_Problem_
Emit the entire listing verbatim.

_Records supplied_
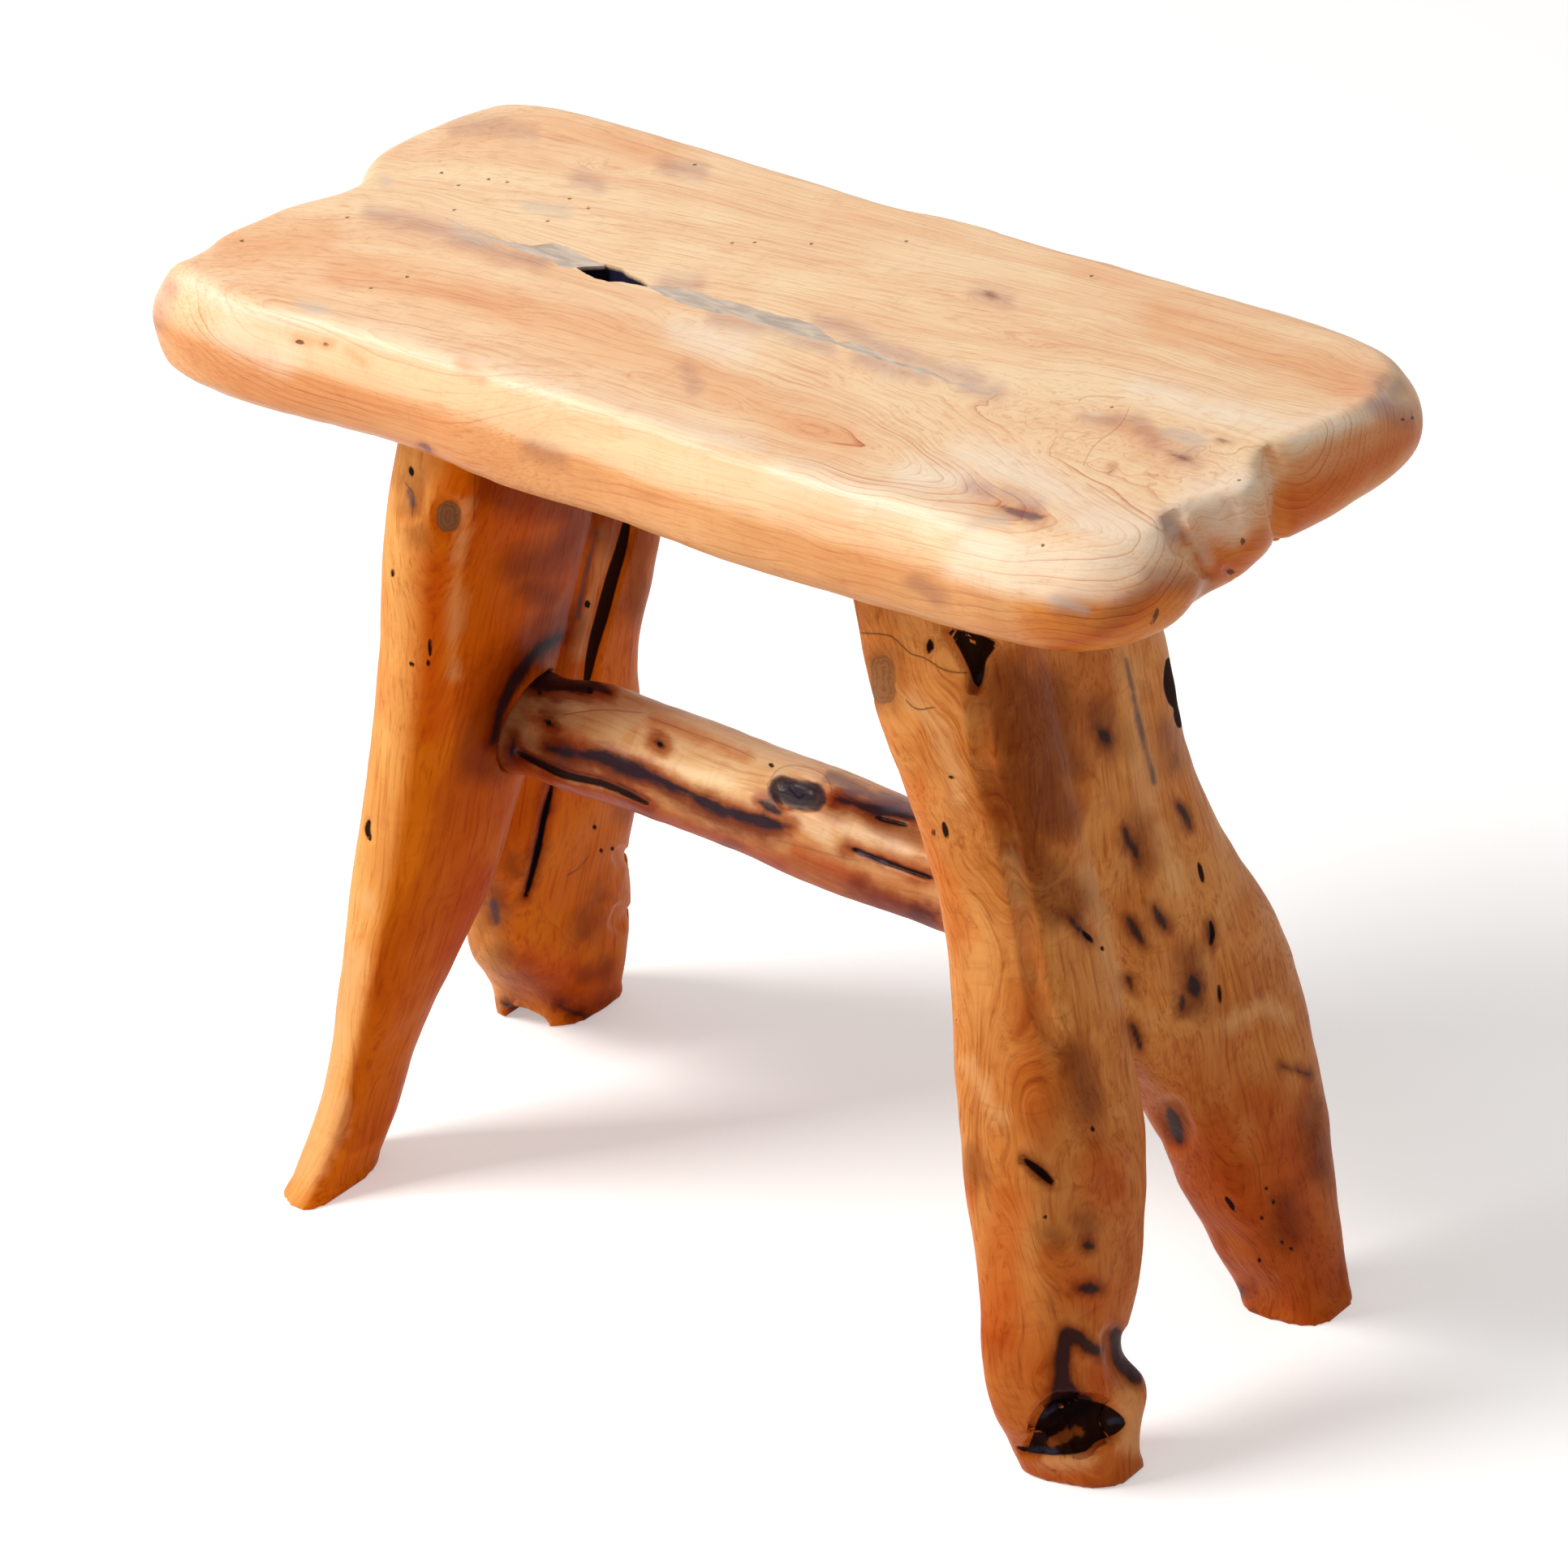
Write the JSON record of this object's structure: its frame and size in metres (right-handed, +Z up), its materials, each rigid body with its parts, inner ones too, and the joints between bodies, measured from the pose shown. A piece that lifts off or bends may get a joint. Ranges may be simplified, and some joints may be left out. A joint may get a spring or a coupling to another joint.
{
  "type": "rustic log bench",
  "caption": "Low rustic bench: a live-edge log slab seat on forked, splayed log legs joined by a peeled round pole.",
  "frame": {"origin": "on the floor under the middle of the bench", "axes": "+Z up, +X along the seat towards the leg with the hollow foot, +Y to the back edge"},
  "size_m": [0.5085, 0.2446, 0.45],
  "materials": {
    "seat_wood": "satin clear varnish on pale honey log",
    "leg_wood": "satin clear varnish on orange-brown log",
    "pole_wood": "satin clear varnish on mottled peeled pole",
    "dowel_wood": "bare turned hardwood",
    "resin": "clear glossy cast filler over dark wood"
  },
  "bodies": {
    "root": {"seat_slab": "seat_wood", "crack_resin_left": "resin", "crack_resin_right": "resin", "left_leg": "leg_wood", "right_leg": "leg_wood", "stretcher": "pole_wood", "stretcher_left_wedge": "dowel_wood", "stretcher_right_wedge": "dowel_wood", "left_front_dowel": "dowel_wood", "left_rear_dowel": "dowel_wood", "right_front_dowel": "dowel_wood", "right_rear_dowel": "dowel_wood"}
  },
  "joints": []
}
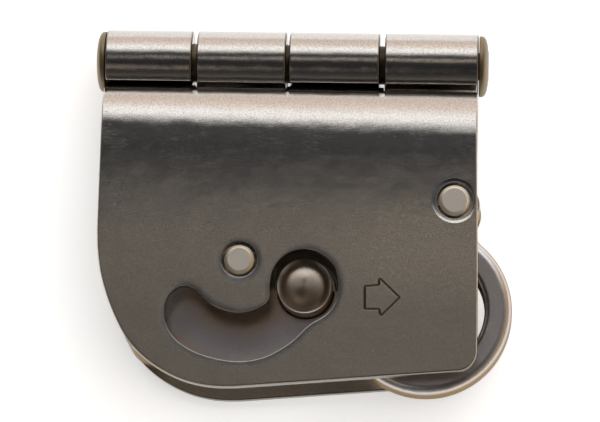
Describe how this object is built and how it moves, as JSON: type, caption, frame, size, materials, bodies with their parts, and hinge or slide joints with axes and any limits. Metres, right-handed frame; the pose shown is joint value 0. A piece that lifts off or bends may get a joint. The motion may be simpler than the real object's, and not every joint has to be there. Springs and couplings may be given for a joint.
{
  "type": "rope grab",
  "caption": "Hinged steel rope grab: plates curled round a hinge pin, a cam lever with a carabiner eye that pinches the rope, and a sprung latch whose domed knob shows in a curved window.",
  "frame": {"origin": "centre of the bounding box in X and Y, on the outer face of the rear plate in Z, so the grab lies on its rear plate as pictured", "axes": "+X along the hinge, towards the end with the carabiner eye (up the rope in use); +Y from the plates towards the hinge; +Z out of the opening front plate"},
  "size_m": [0.1024, 0.09, 0.025],
  "materials": {
    "plate_steel": "satin stainless sheet with fine brushed lines and softened edges",
    "pin_steel": "turned stainless bar, fine grain on the faces",
    "forged_steel": "tumbled cast stainless, smooth bluish grey",
    "latch_steel": "stainless plate with a purple-brown heat tint",
    "knob_steel": "turned dome, polished in circles",
    "washer_steel": "plain turned stainless",
    "spring_steel": "bright drawn spring wire"
  },
  "bodies": {
    "root": {"rear_plate": "plate_steel", "hinge_pin": "pin_steel", "hinge_pin_collar": "pin_steel", "cam_pivot_pin": "pin_steel", "cam_lower_spacer": "washer_steel", "cam_upper_spacer": "washer_steel", "cam_retaining_clip": "spring_steel", "cam_spring": "spring_steel", "cam_spring_anchor": "pin_steel", "cam_stop_pin": "pin_steel", "latch_pivot_pin": "pin_steel", "latch_bush": "washer_steel", "latch_spring": "spring_steel", "latch_spring_anchor": "pin_steel", "latch_retaining_clip": "spring_steel", "corner_spacer": "forged_steel", "spacer_screw": "pin_steel"},
    "cover": {"front_plate": "plate_steel"},
    "lever": {"cam_lever": "forged_steel"},
    "latch": {"latch_plate": "latch_steel", "spring_cup": "washer_steel", "knob_spring": "spring_steel"},
    "knob": {"lock_knob": "knob_steel", "knob_screw": "washer_steel"}
  },
  "joints": [
    {"name": "cover_hinge", "type": "hinge", "parent": "root", "child": "cover", "pos_m": [0.00006, 0.03709, 0.01225], "axis": [-1, 0, 0], "range_deg": [0, 175]},
    {"name": "cam_pivot", "type": "hinge", "parent": "root", "child": "lever", "pos_m": [0.0371, 0.00109, 0.01225], "axis": [0, 0, 1], "range_deg": [0, 55], "stiffness_Nm_per_rad": 0.05, "springref_deg": -11.46, "deforming": ["cam_spring"]},
    {"name": "latch_pivot", "type": "hinge", "parent": "root", "child": "latch", "pos_m": [-0.01425, -0.01409, 0.011], "axis": [0, 0, -1], "range_deg": [0, 112], "stiffness_Nm_per_rad": 0.02, "springref_deg": -17.19, "deforming": ["latch_spring"]},
    {"name": "knob_press", "type": "slide", "parent": "latch", "child": "knob", "axis": [0, 0, -1], "range_m": [0, 0.0015], "stiffness_N_per_m": 900, "springref_m": -0.002, "deforming": ["knob_spring"]}
  ]
}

_Solution to this problem_
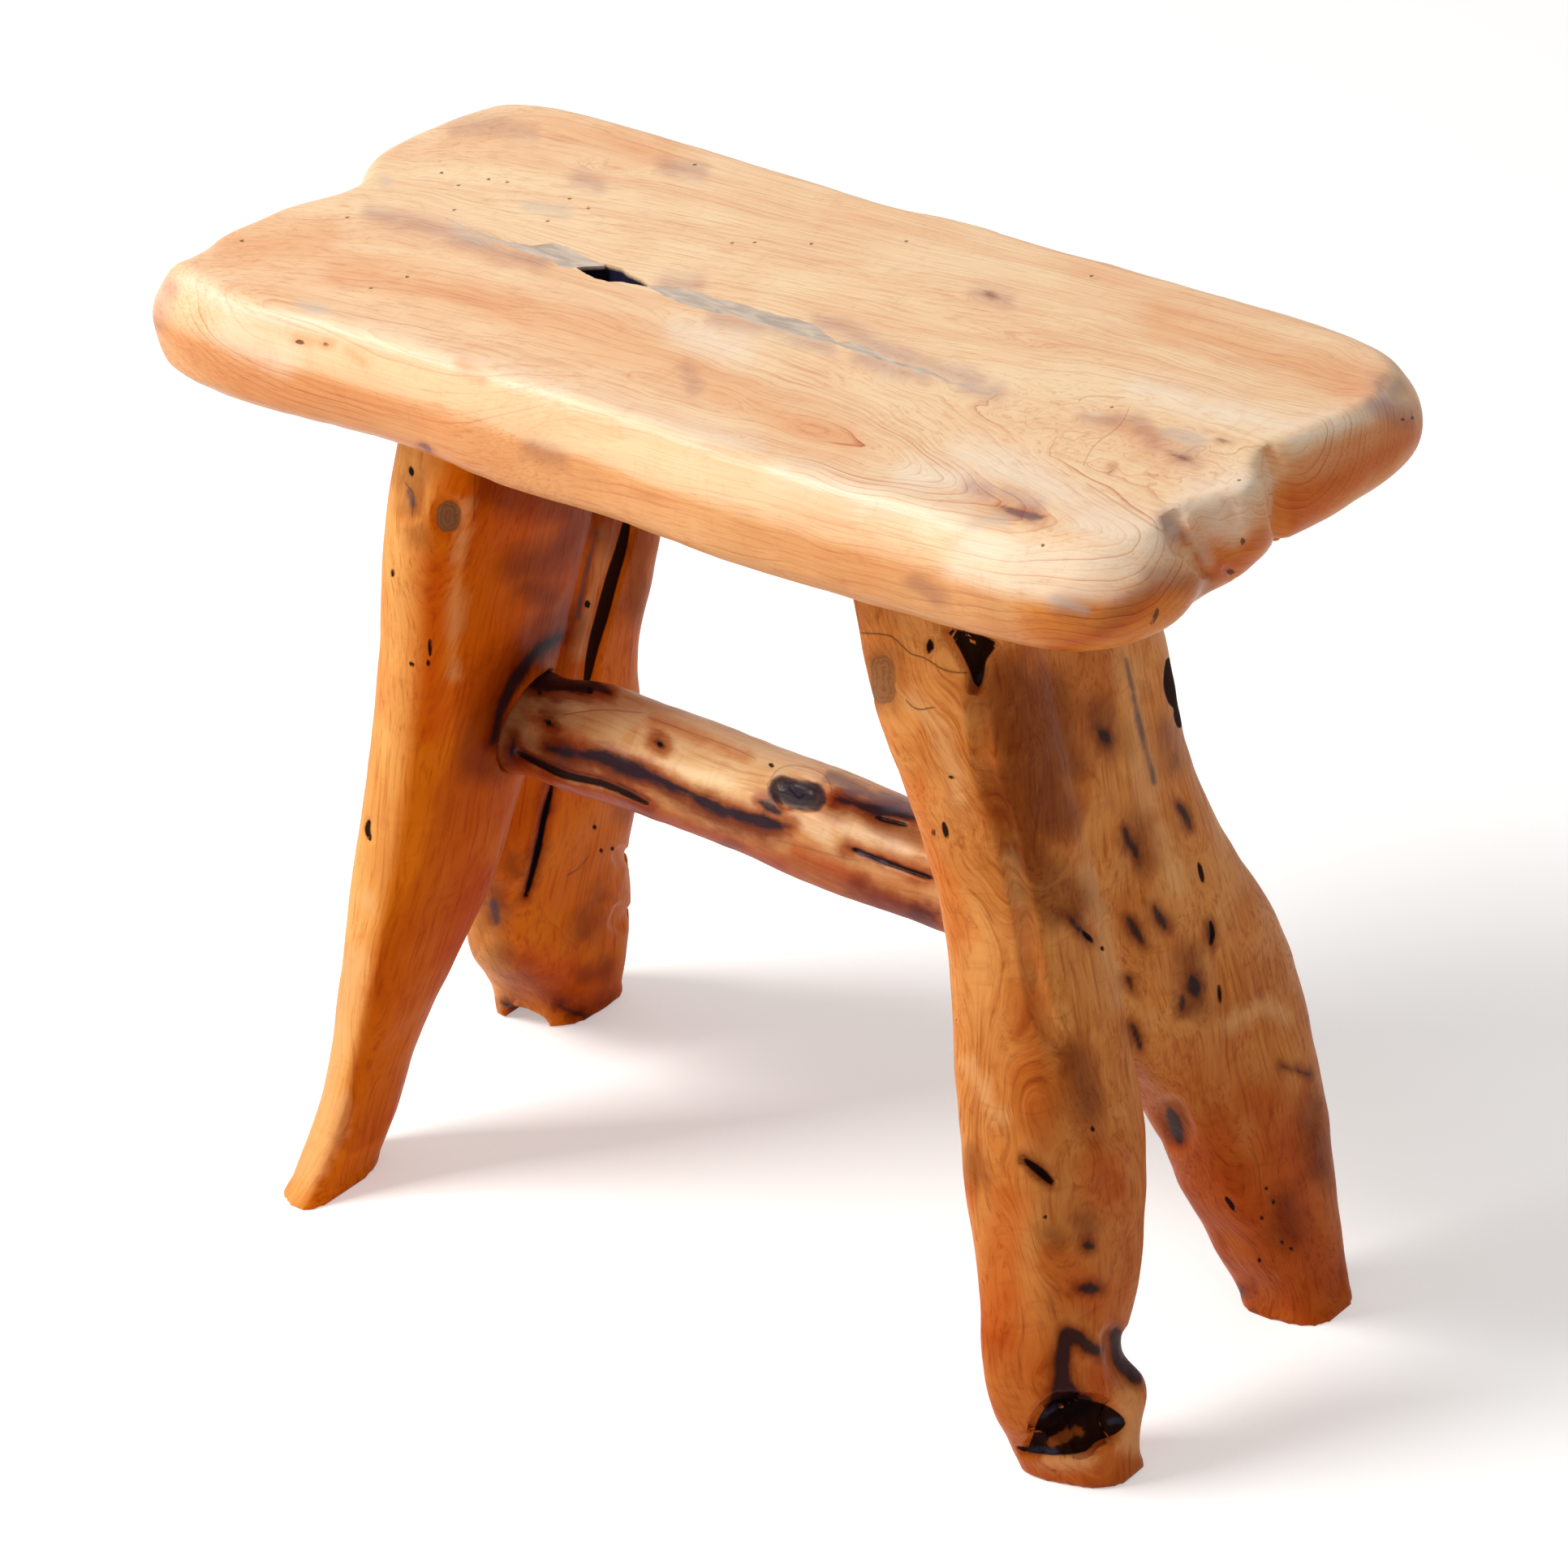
Write the JSON record of this object's structure: its frame and size in metres (right-handed, +Z up), its materials, each rigid body with its parts, inner ones too, and the joints between bodies, measured from the pose shown. A piece that lifts off or bends may get a joint. Ranges may be simplified, and some joints may be left out. A joint may get a spring or a coupling to another joint.
{
  "type": "rustic log bench",
  "caption": "Low rustic bench: a live-edge log slab seat on forked, splayed log legs joined by a peeled round pole.",
  "frame": {"origin": "on the floor under the middle of the bench", "axes": "+Z up, +X along the seat towards the leg with the hollow foot, +Y to the back edge"},
  "size_m": [0.5085, 0.2446, 0.45],
  "materials": {
    "seat_wood": "satin clear varnish on pale honey log",
    "leg_wood": "satin clear varnish on orange-brown log",
    "pole_wood": "satin clear varnish on mottled peeled pole",
    "dowel_wood": "bare turned hardwood",
    "resin": "clear glossy cast filler over dark wood"
  },
  "bodies": {
    "root": {"seat_slab": "seat_wood", "crack_resin_left": "resin", "crack_resin_right": "resin", "left_leg": "leg_wood", "right_leg": "leg_wood", "stretcher": "pole_wood", "stretcher_left_wedge": "dowel_wood", "stretcher_right_wedge": "dowel_wood", "left_front_dowel": "dowel_wood", "left_rear_dowel": "dowel_wood", "right_front_dowel": "dowel_wood", "right_rear_dowel": "dowel_wood"}
  },
  "joints": []
}
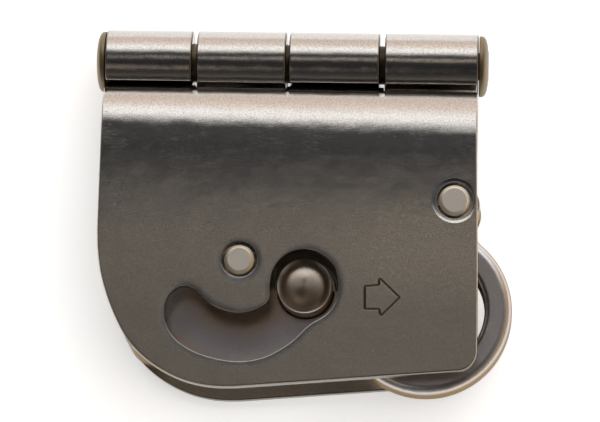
Describe how this object is built and how it moves, as JSON: type, caption, frame, size, materials, bodies with their parts, and hinge or slide joints with axes and any limits. Metres, right-handed frame; the pose shown is joint value 0. A piece that lifts off or bends may get a joint. The motion may be simpler than the real object's, and not every joint has to be there. Springs and couplings may be given for a joint.
{
  "type": "rope grab",
  "caption": "Hinged steel rope grab: plates curled round a hinge pin, a cam lever with a carabiner eye that pinches the rope, and a sprung latch whose domed knob shows in a curved window.",
  "frame": {"origin": "centre of the bounding box in X and Y, on the outer face of the rear plate in Z, so the grab lies on its rear plate as pictured", "axes": "+X along the hinge, towards the end with the carabiner eye (up the rope in use); +Y from the plates towards the hinge; +Z out of the opening front plate"},
  "size_m": [0.1024, 0.09, 0.025],
  "materials": {
    "plate_steel": "satin stainless sheet with fine brushed lines and softened edges",
    "pin_steel": "turned stainless bar, fine grain on the faces",
    "forged_steel": "tumbled cast stainless, smooth bluish grey",
    "latch_steel": "stainless plate with a purple-brown heat tint",
    "knob_steel": "turned dome, polished in circles",
    "washer_steel": "plain turned stainless",
    "spring_steel": "bright drawn spring wire"
  },
  "bodies": {
    "root": {"rear_plate": "plate_steel", "hinge_pin": "pin_steel", "hinge_pin_collar": "pin_steel", "cam_pivot_pin": "pin_steel", "cam_lower_spacer": "washer_steel", "cam_upper_spacer": "washer_steel", "cam_retaining_clip": "spring_steel", "cam_spring": "spring_steel", "cam_spring_anchor": "pin_steel", "cam_stop_pin": "pin_steel", "latch_pivot_pin": "pin_steel", "latch_bush": "washer_steel", "latch_spring": "spring_steel", "latch_spring_anchor": "pin_steel", "latch_retaining_clip": "spring_steel", "corner_spacer": "forged_steel", "spacer_screw": "pin_steel"},
    "cover": {"front_plate": "plate_steel"},
    "lever": {"cam_lever": "forged_steel"},
    "latch": {"latch_plate": "latch_steel", "spring_cup": "washer_steel", "knob_spring": "spring_steel"},
    "knob": {"lock_knob": "knob_steel", "knob_screw": "washer_steel"}
  },
  "joints": [
    {"name": "cover_hinge", "type": "hinge", "parent": "root", "child": "cover", "pos_m": [0.00006, 0.03709, 0.01225], "axis": [-1, 0, 0], "range_deg": [0, 175]},
    {"name": "cam_pivot", "type": "hinge", "parent": "root", "child": "lever", "pos_m": [0.0371, 0.00109, 0.01225], "axis": [0, 0, 1], "range_deg": [0, 55], "stiffness_Nm_per_rad": 0.05, "springref_deg": -11.46, "deforming": ["cam_spring"]},
    {"name": "latch_pivot", "type": "hinge", "parent": "root", "child": "latch", "pos_m": [-0.01425, -0.01409, 0.011], "axis": [0, 0, -1], "range_deg": [0, 112], "stiffness_Nm_per_rad": 0.02, "springref_deg": -17.19, "deforming": ["latch_spring"]},
    {"name": "knob_press", "type": "slide", "parent": "latch", "child": "knob", "axis": [0, 0, -1], "range_m": [0, 0.0015], "stiffness_N_per_m": 900, "springref_m": -0.002, "deforming": ["knob_spring"]}
  ]
}